An 8 foot long ground rod is a start but by itself, it usually leaves A LOT to be desired.  Another thing you should do is to run a large (#6 or larger) copper wire in a straignt line from the mast base (ground rod) to the ground rod at your electrical service entrance.  This wire can (should) be buried.  IMO lightning does not like to turn corners so try to run it in a straight line.

Regardless it is much better to get rid of lightning energy before it gets into the house than trying to "arrest" it once it does.

Dick  AD4U
« Last Edit: November 16, 2011, 11:59:58 AM by AD4U » Logged

Posts: 1790

« Reply #2 on: November 16, 2011, 11:56:36 AM »

Hi.  There are many, many, long detailed discussion here on eham.  Go back and bring some of them up. Lots of good correct advise and a few myths. You need to
sort them out.  

ONE rod is not anywhere near enough ground. You need many rods if you want REAL lightning protection.

Remember:  you will be trying to guide MILLIONS of watts and volts to ground. Small or simple stuff is simply not up to that task.

Making the effort to put in a good lightning ground will give you major peace of mind when those big boomers are all around you!

Again, do some "homework" here in the archives and you will get some good stuff.

73,  K0ZN

Posts: 157

« Reply #3 on: November 16, 2011, 12:51:12 PM »

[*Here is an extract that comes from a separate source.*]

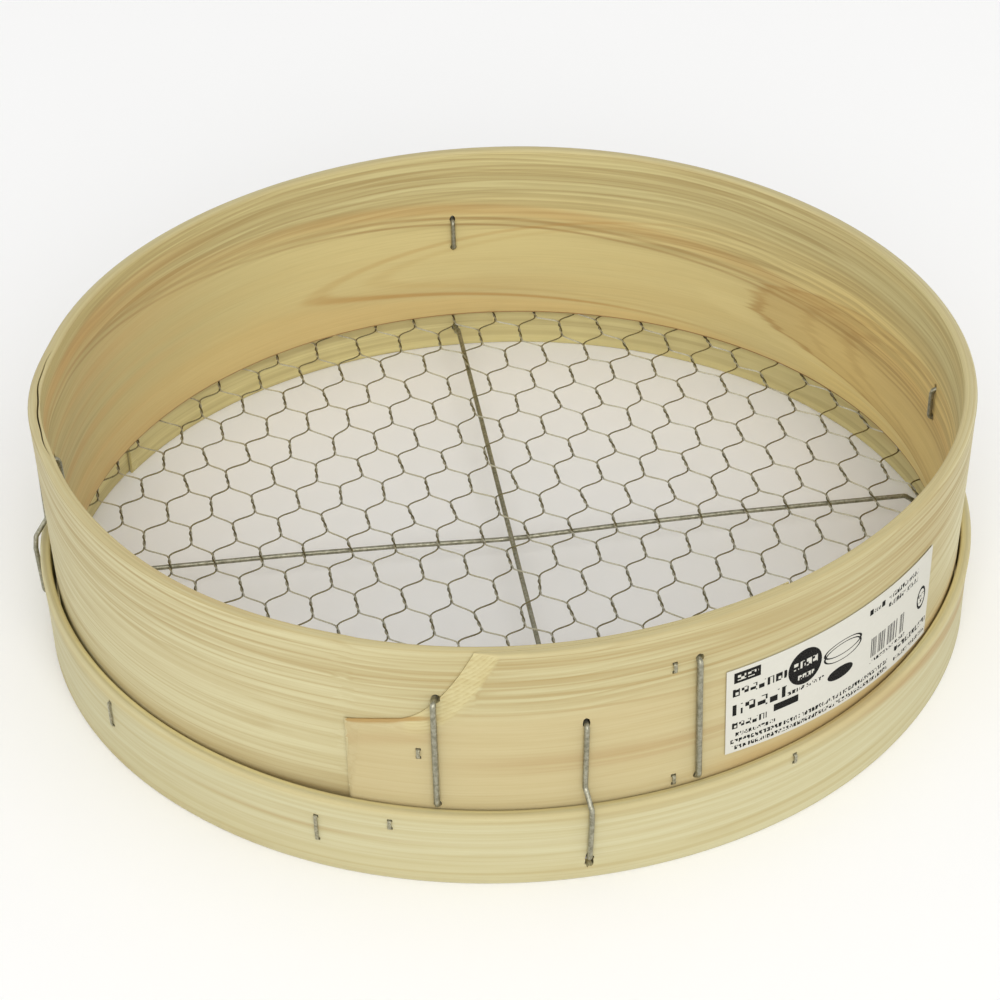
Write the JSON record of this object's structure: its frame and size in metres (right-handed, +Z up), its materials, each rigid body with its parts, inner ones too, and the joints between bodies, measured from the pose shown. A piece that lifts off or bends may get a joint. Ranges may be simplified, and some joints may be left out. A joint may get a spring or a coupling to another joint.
{
  "type": "soil sieve",
  "caption": "Round garden sieve: a bentwood hoop lapped and stitched with wire, a bentwood foot band, hexagonal wire netting clamped between them and two crossed support rods.",
  "frame": {"origin": "centre of the footprint, on the plane that the foot band stands on", "axes": "+Z up out of the sieve's mouth; one support rod lies along X and the other along Y; the hoop's lap faces -Y"},
  "size_m": [0.367, 0.3622, 0.0988],
  "materials": {
    "hoop_wood": "planed, unvarnished pale softwood",
    "band_wood": "planed, unvarnished pale softwood",
    "netting_wire": "galvanised",
    "rod_wire": "galvanised, dull and mottled",
    "staple_wire": "plain steel",
    "label_paper": "smooth coated paper"
  },
  "bodies": {
    "root": {"main_hoop": "hoop_wood", "foot_band": "band_wood", "wire_netting": "netting_wire", "support_rod_crosswise": "rod_wire", "support_rod_fore_aft": "rod_wire", "lap_stitch_left": "rod_wire", "lap_stitch_right": "rod_wire", "hoop_tack_1": "staple_wire", "hoop_tack_2": "staple_wire", "hoop_tack_3": "staple_wire", "band_tack_1": "staple_wire", "band_tack_2": "staple_wire", "band_lap_tack_1": "staple_wire", "band_lap_tack_2": "staple_wire", "band_staple_1": "staple_wire", "band_staple_2": "staple_wire", "band_staple_3": "staple_wire", "band_staple_4": "staple_wire", "band_staple_5": "staple_wire", "paper_label": "label_paper"}
  },
  "joints": []
}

The real answer here is that grounding is covered by the National electrical code, assuming you live in the US.  If not, I would expect that most countries have something comparable.  You should be able to look it up online.  Also, don't be afraid to talk to an electrician. 

You'll also want to research bonding, which in your case would involve making a strong mechanical (no solder!) connection from your ground rod to the AC service ground, which Dick touched on earlier.

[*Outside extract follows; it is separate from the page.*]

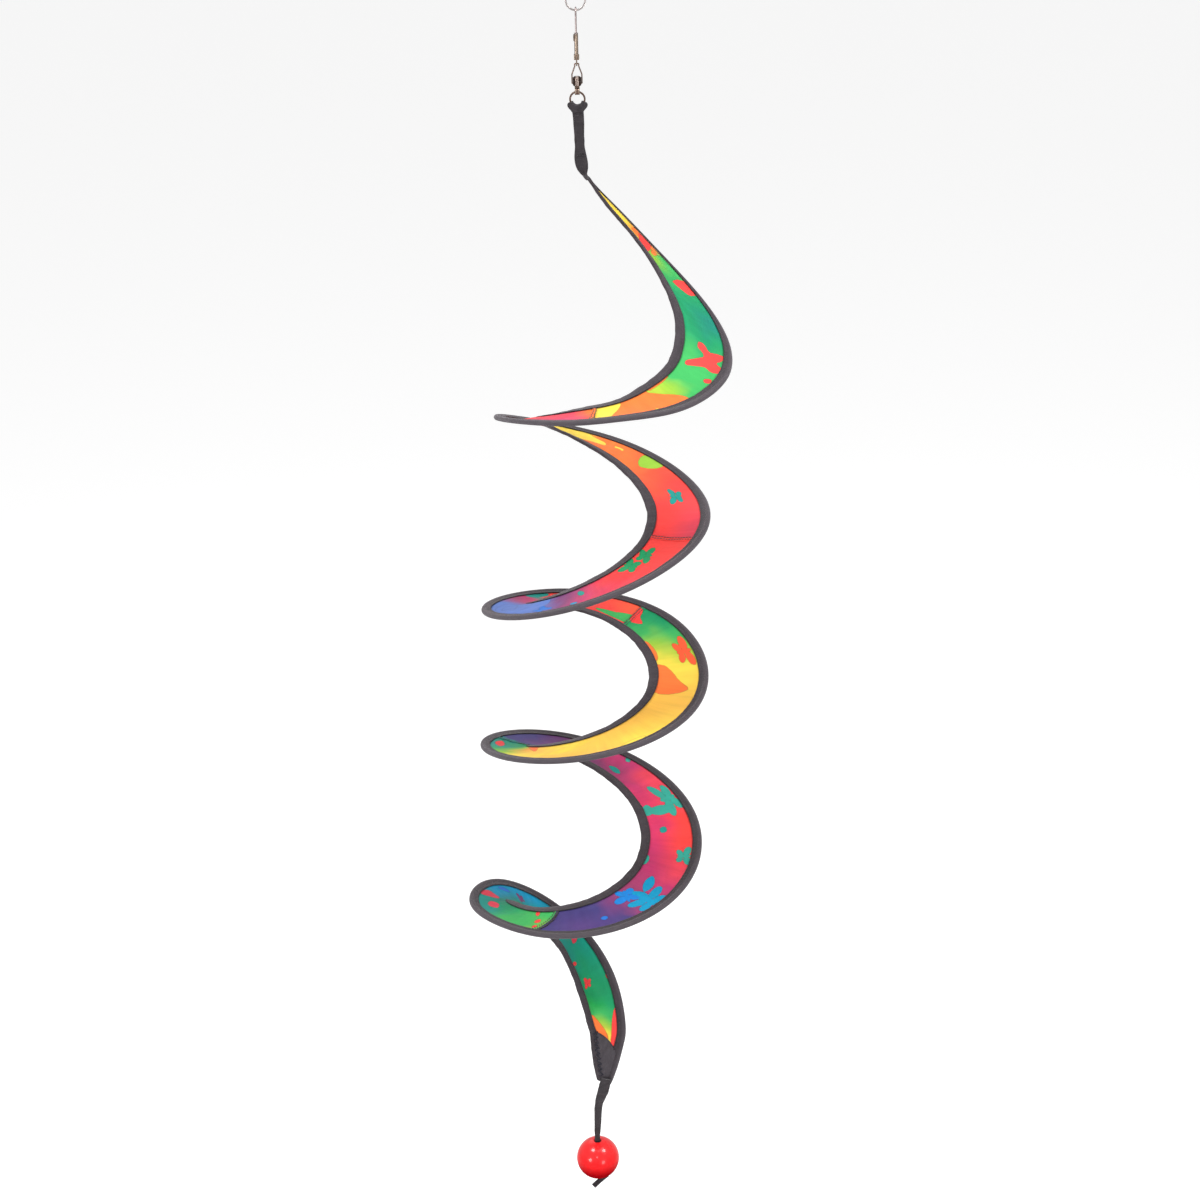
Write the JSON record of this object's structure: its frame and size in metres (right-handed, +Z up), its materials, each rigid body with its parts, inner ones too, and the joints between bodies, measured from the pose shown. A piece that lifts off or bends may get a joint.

I have to agree with K0ZN--when I started researching grounding/bonding I was amazed at all the conflicting info posted in forums like this one.  The Polyphaser pointer is a good one and should provide some great reading. 

Posts: 7

« Reply #4 on: November 16, 2011, 06:22:27 PM »

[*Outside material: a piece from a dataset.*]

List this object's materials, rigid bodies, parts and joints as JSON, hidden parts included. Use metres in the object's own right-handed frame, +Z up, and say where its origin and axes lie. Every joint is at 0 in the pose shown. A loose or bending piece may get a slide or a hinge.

You got good answer also you could have a look at W8JI site, he covers almost any aspect of radio station with good basic explanation. This cannot be a quick answer depending of what you are looking as protection. Lightnings power are unique per region. I will add a second ground rod where your cables enter your house as minimum with a bulkhead connection to a metal panel and better to install the lightning gas discharge. Now stay away with those that just use a plug with direct connection. Now a lightining is a pulsed AC from 30 khz to 1 mhz, this is why inductance is our main concern which is not an issues with the electrical code. To lower it the wire needs wide surface like flat but this is expensive. An alternative will be to use 2-3 wires parallel going to the ground rod.
A good gas protection will also include a RF choke for static, dc blockage and a resistance. Do not forget static build-up from rain and snow. I got mine from Industrial Communication Engineer, to cover protection for RF, DC, AC line, data.
Each equipment used in your radio room should be grounded to your main ac power and at your ground rod outside your house. MOV surge protection is mandatory for each AC line. The idea is to get everything at the same potentiel in usec time. Best protection will include gas discharge circuit for AC line, Internet cable, phone line.